When a query arrives at the VAST server, VAST first goes to the catalog which returns a set of on-disk candidate partitions that the query may be applicable to. Previous versions of VAST simply iterated through the available queries as they came in, loading partition by partition to extract events. Due to memory constraints, VAST is only able to keep some partitions in memory, which causes frequent loading and unloading of the same partitions for queries that access the same data. Now, VAST loads partitions depending on how many queries they are relevant for and evaluates all ongoing queries for one partition at a time.

Additionally, VAST now partitions the data for each schema separately, moving away from partitions that contain events of multiple schemas. This helps with common access patterns and speeds up queries restricted to a single schema.

The numbers speak for themselves:

Updates to Aging, Compaction, and the Disk Monitor

VAST v1.0 deprecated the experimental aging feature. Given popular demand we've decided to un-deprecate it and to actually implement it on top of the same building blocks the new compaction mechanism uses, which means that it is now fully working and no longer considered experimental.

The compaction plugin is now able to apply general time-based compactions that are not restricted to a specific set of types. This makes it possible for operators to implement rules like "delete all data after 1 week", without having to list all possible data types that may occur.

Some smaller interface changes improve the observability of the compactor for operators: The vast compaction status command prints the current compaction status, and the vast compaction list command now lists all configured compaction rules of the VAST node.

Additionally, we've improved overall stability and fault tolerance improvements surrounding the disk monitor and compaction features.

Fine-tuned Catalog Configuration

NOTE: This section is for advanced users only.

The catalog manages partition metadata and is responsible for deciding whether a partition qualifies for a certain query.
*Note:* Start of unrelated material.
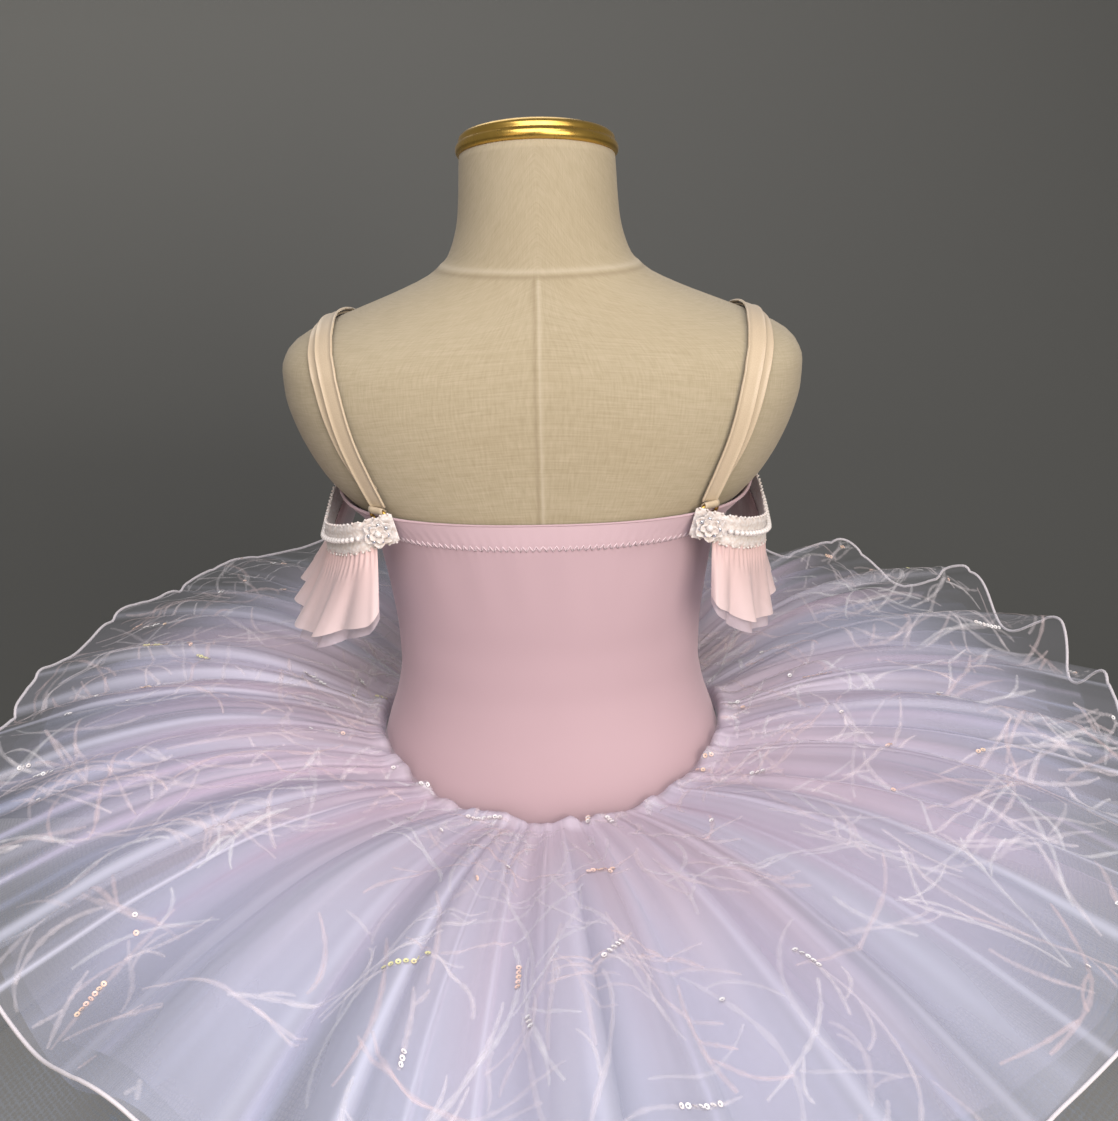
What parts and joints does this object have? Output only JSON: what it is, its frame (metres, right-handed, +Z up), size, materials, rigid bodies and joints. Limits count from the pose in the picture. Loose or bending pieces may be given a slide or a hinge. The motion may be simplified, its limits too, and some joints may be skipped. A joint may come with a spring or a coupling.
{
  "type": "ballet tutu dress on a limbless dress form",
  "caption": "Child's ballet tutu dress with stretch bodice, straps, off-shoulder ruffles and layered embroidered tulle skirt, on a linen dress form with a round stand.",
  "frame": {"origin": "middle of the stand base's underside, on the floor", "axes": "+Z up, the dress front faces -Y, the wearer's left is +X"},
  "size_m": [0.7577, 0.8043, 1.0108],
  "materials": {
    "linen": "plain woven linen, unbleached",
    "gilt": "polished gilt metal",
    "painted_steel": "satin cream enamel",
    "pink_knit": "dusty pink matt satin stretch knit",
    "embroidered_tulle": "fine tulle with corded embroidery and small sequins",
    "pink_tulle": "fine soft tulle",
    "lilac_tulle": "fine soft tulle",
    "grey_net": "coarse stiff net",
    "nude_elastic": "satin faced elastic",
    "ivory_lace": "scalloped lace with pearls",
    "peach_chiffon": "double chiffon"
  },
  "bodies": {
    "root": {"form_torso": "linen", "form_neck_cap": "gilt", "stand_pole": "painted_steel", "stand_base": "painted_steel", "bodice_back": "pink_knit", "bodice_front": "pink_knit", "overskirt": "embroidered_tulle", "tulle_pink": "pink_tulle", "tulle_lilac": "lilac_tulle", "net_underskirt": "grey_net", "strap_left": "nude_elastic", "strap_return_left": "nude_elastic", "slider_left": "gilt", "ring_left": "gilt", "sleeve_band_left": "ivory_lace", "rosette_left": "ivory_lace", "sleeve_ruffle_left": "peach_chiffon", "strap_right": "nude_elastic", "strap_return_right": "nude_elastic", "slider_right": "gilt", "ring_right": "gilt", "sleeve_band_right": "ivory_lace", "rosette_right": "ivory_lace", "sleeve_ruffle_right": "peach_chiffon"}
  },
  "joints": []
}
It does so by maintaining sketch data structures (e.g., Bloom filters, summary statistics) for each partition. Sketches are highly space-efficient at the cost of being probabilistic and yielding false positives.

Due to this characteristic, sketches can grow sublinear: doubling the number of events in a sketch does not lead to a doubling of the memory requirement. Because the catalog must be traversed in full for a given query it needs to be maintained in active memory to provide high responsiveness.

A false positive can have substantial impact on the query latency by materializing irrelevant partitions, which involves unnecessary I/O. Based on the cost of I/O, this penalty may be substantial. Conversely, reducing the false positive rate increases the memory consumption, leading to a higher resident set size and larger RAM requirements.

You can control this space-time trade-off in the configuration section vast.index by specifying index rules. Each rule corresponds to one sketch and consists of the following components:

targets: a list of extractors to describe the set of fields whose values to add to the sketch.
fp-rate: an optional value to control the false-positive rate of the sketch.

VAST does not create field-level sketches unless a dedicated rule with a matching target configuration exists. Here's an example:

vast:
  index:
    rules:
      - targets:
          # field synopses: need to specify fully qualified field name
          - suricata.http.http.url
        fp-rate: 0.005
      - targets:
          - :addr
        fp-rate: 0.1

This configuration includes two rules (= two sketches), where the first rule includes a field extractor and the second a type extractor. The first rule applies to a single field, suricata.http.http.url, and has a false-positive rate of 0.5%. The second rule creates one sketch for all fields of type addr that has a false-positive rate of 10%.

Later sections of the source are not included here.